While we strive to exhaust all other pain-relieving options prior to prescribing opioids, we recognize that for some patients in specific circumstances, opioids may be their best option for relief. Wake Spine and Pain Specialists follows strict prescribing and monitoring guidelines as set forth by the federal government and works closely with patients to resolve their pain in other ways before utilizing opioids.

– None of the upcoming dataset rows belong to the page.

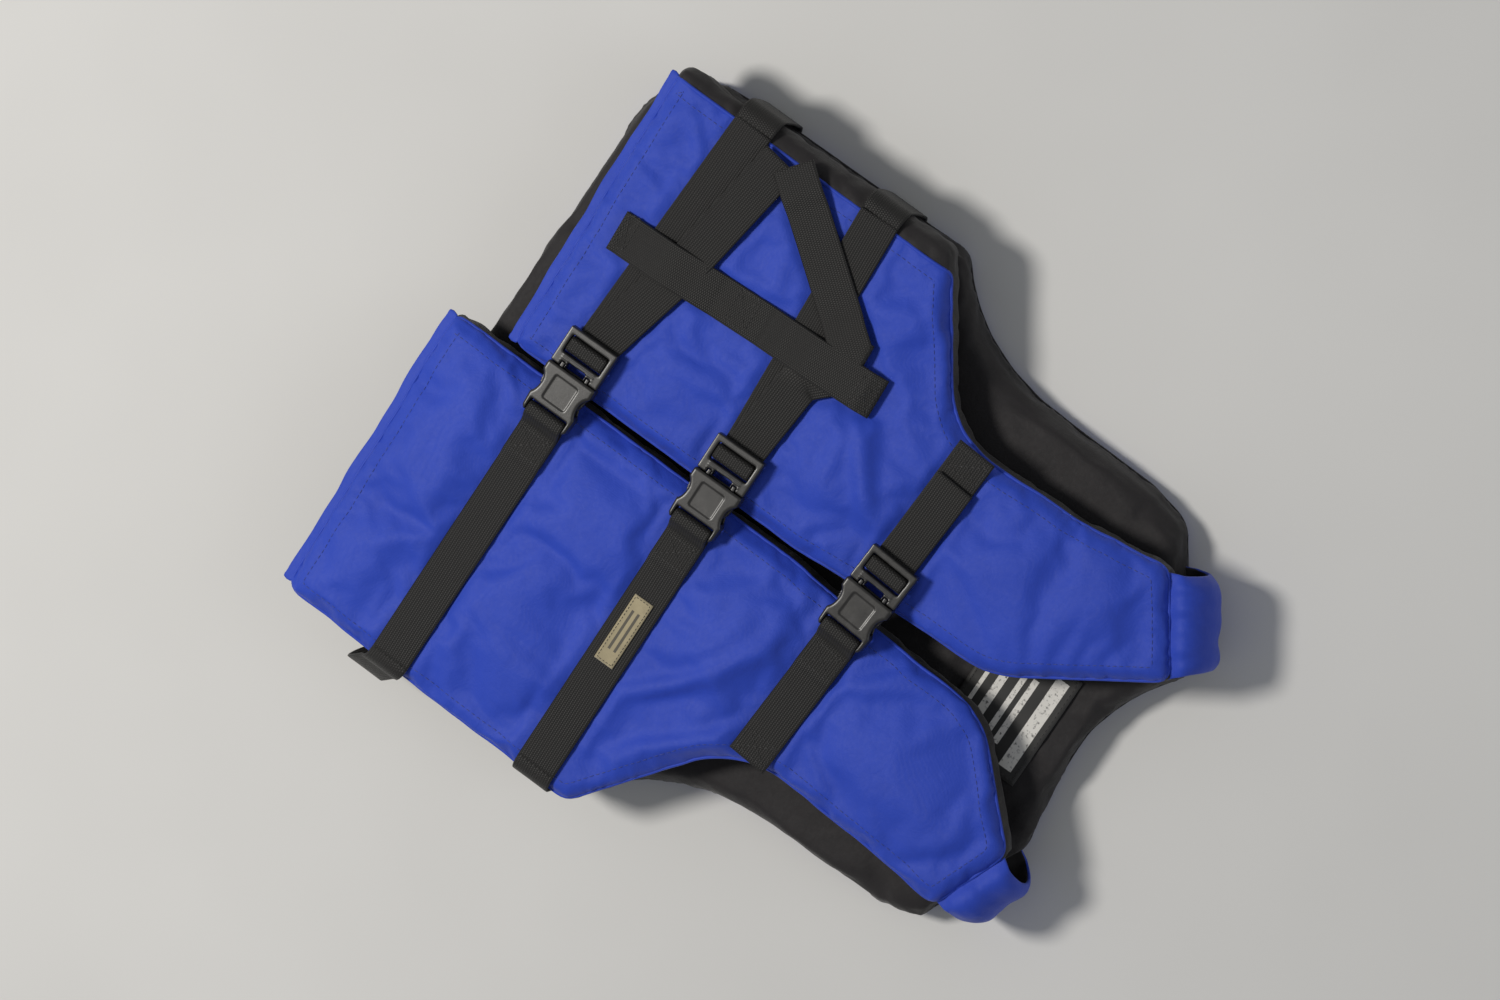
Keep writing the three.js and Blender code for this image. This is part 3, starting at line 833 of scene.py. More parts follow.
def press_under(obj, lines, clearance):
    """Presses a pad's face down to just below the belts that lie on it."""
    points = points_of(obj)
    for line in lines:
        path = np.array([tuple(p) for p in line])
        for a, b in zip(path[:-3:3], path[3::3]):
            d = b[:2] - a[:2]
            t = np.clip(((points[:, :2] - a[:2]) @ d) / max(d @ d, 1e-12), 0, 1)
            off = np.linalg.norm(points[:, :2] - (a[:2] + t[:, None] * d), axis=1)
            level = a[2] + t * (b[2] - a[2]) - WEB_THICKNESS / 2 - clearance
            slope = np.maximum(off - WEB_WIDTH / 2 - 0.5 * MM, 0)
            limit = level + slope * 0.55
            above = (points[:, 2] > limit) & (off < WEB_WIDTH / 2 + 14 * MM)
            above &= points[:, 2] > level - 12 * MM
            points[above, 2] = limit[above]
    set_points(obj, points)


def folds(points, creases):
    """Soft ridges and valleys: each crease is (start, end, half width, height) in the plan."""
    lift = np.zeros(len(points))
    for start, end, half, height in creases:
        a, b = np.array(start) * MM, np.array(end) * MM
        d = b - a
        t = ((points[:, :2] - a) @ d) / (d @ d)
        wander = 4 * MM * np.sin(t * 5 + start[0])
        off = ((points[:, 0] - a[0]) * -d[1] + (points[:, 1] - a[1]) * d[0]) / np.linalg.norm(d) + wander
        fade = smoothstep(t / 0.25) * smoothstep((1 - t) / 0.35)
        lift += height * MM * fade * np.exp(-(off / (half * MM)) ** 2)
    return lift


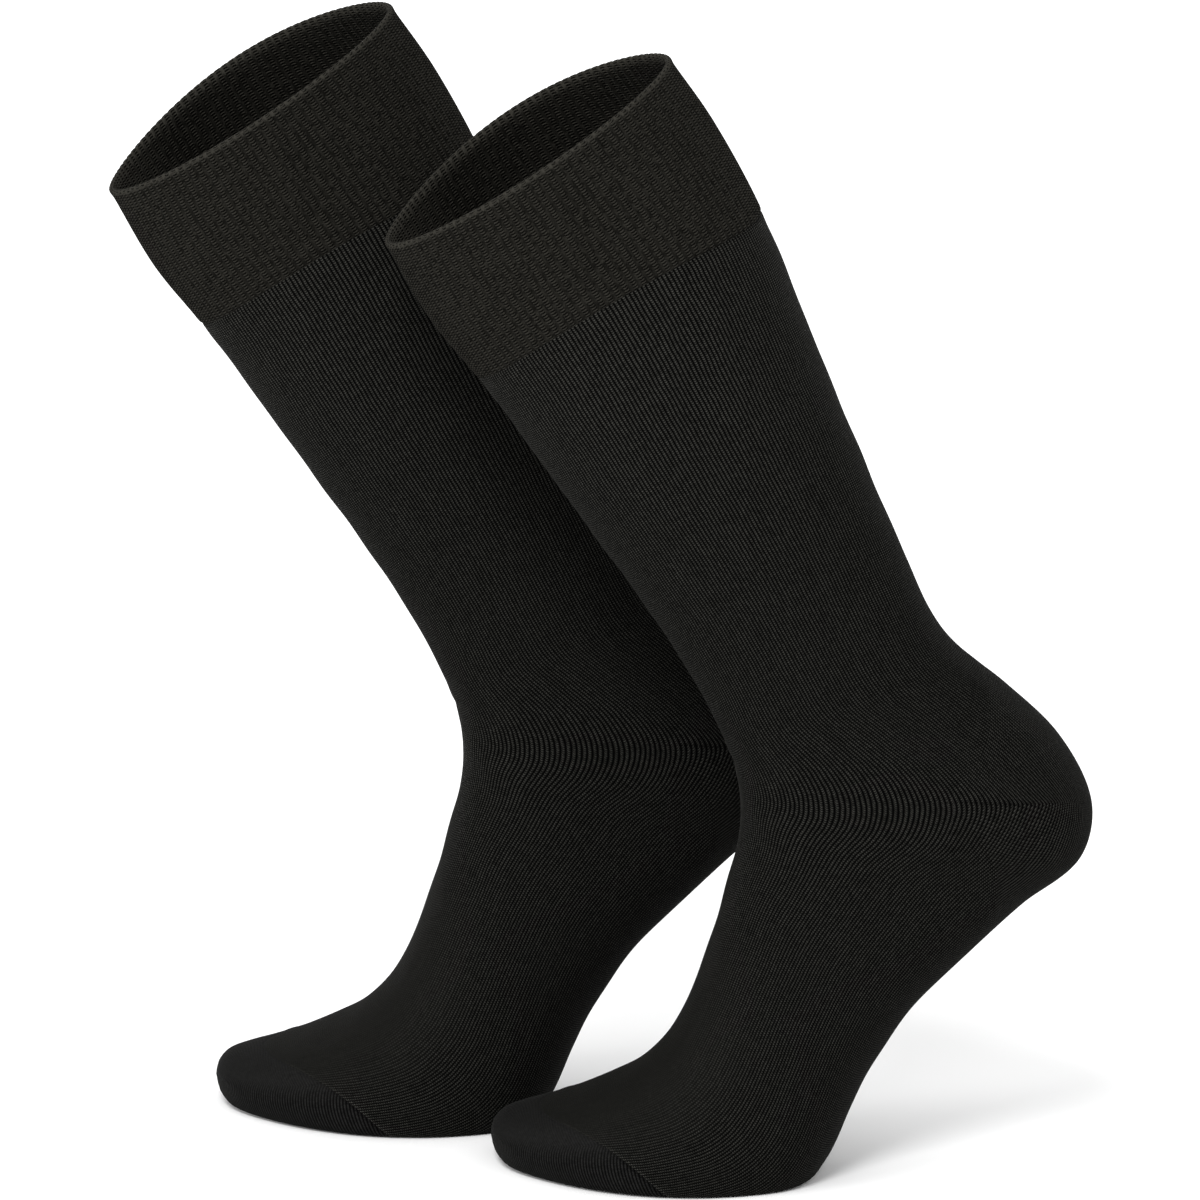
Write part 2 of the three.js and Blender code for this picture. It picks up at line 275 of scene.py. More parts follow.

Part of working closely with our patients includes discussing and signing an opioid agreement form. This form follows the Centers for Disease Control’s updated opioid prescribing guidelines and includes the following provisions:

  • The agreement acknowledges that opioid therapy is just one part of a patient’s comprehensive treatment plan.
  • Patients are to follow all parts of the holistic, comprehensive pain management plan designed with their doctors to include a number of different therapies. This may mean making lifestyle changes as well as undergoing counseling and other complementary therapies tailored to each individual patient.
  • Doctors prescribe the lowest effective dose and will not increase the dose without thoroughly re-evaluating the patient.
  • Patients agree to regular follow-up visits, urine screenings within 24 hours, and pill counts if requested by their doctor.
  • Doctors and patients will work closely together with all other specialists and physicians to avoid over prescription or concurrent benzodiazepine or opioid prescriptions.

Each part of this opioid agreement form was designed to protect the patient while they are undergoing opioid therapy.

Our goal at Wake Spine and Pain Specialists is to develop the best possible pain management plan for every patient that improves their quality of life. We work as a pain relief team to provide comprehensive diagnostic and therapeutic services at each of our locations. We utilize an extensive array of treatment options specifically designed for each patient. When one of these options is opioid therapy, we provide the support and guidance needed for safe, effective pain relief.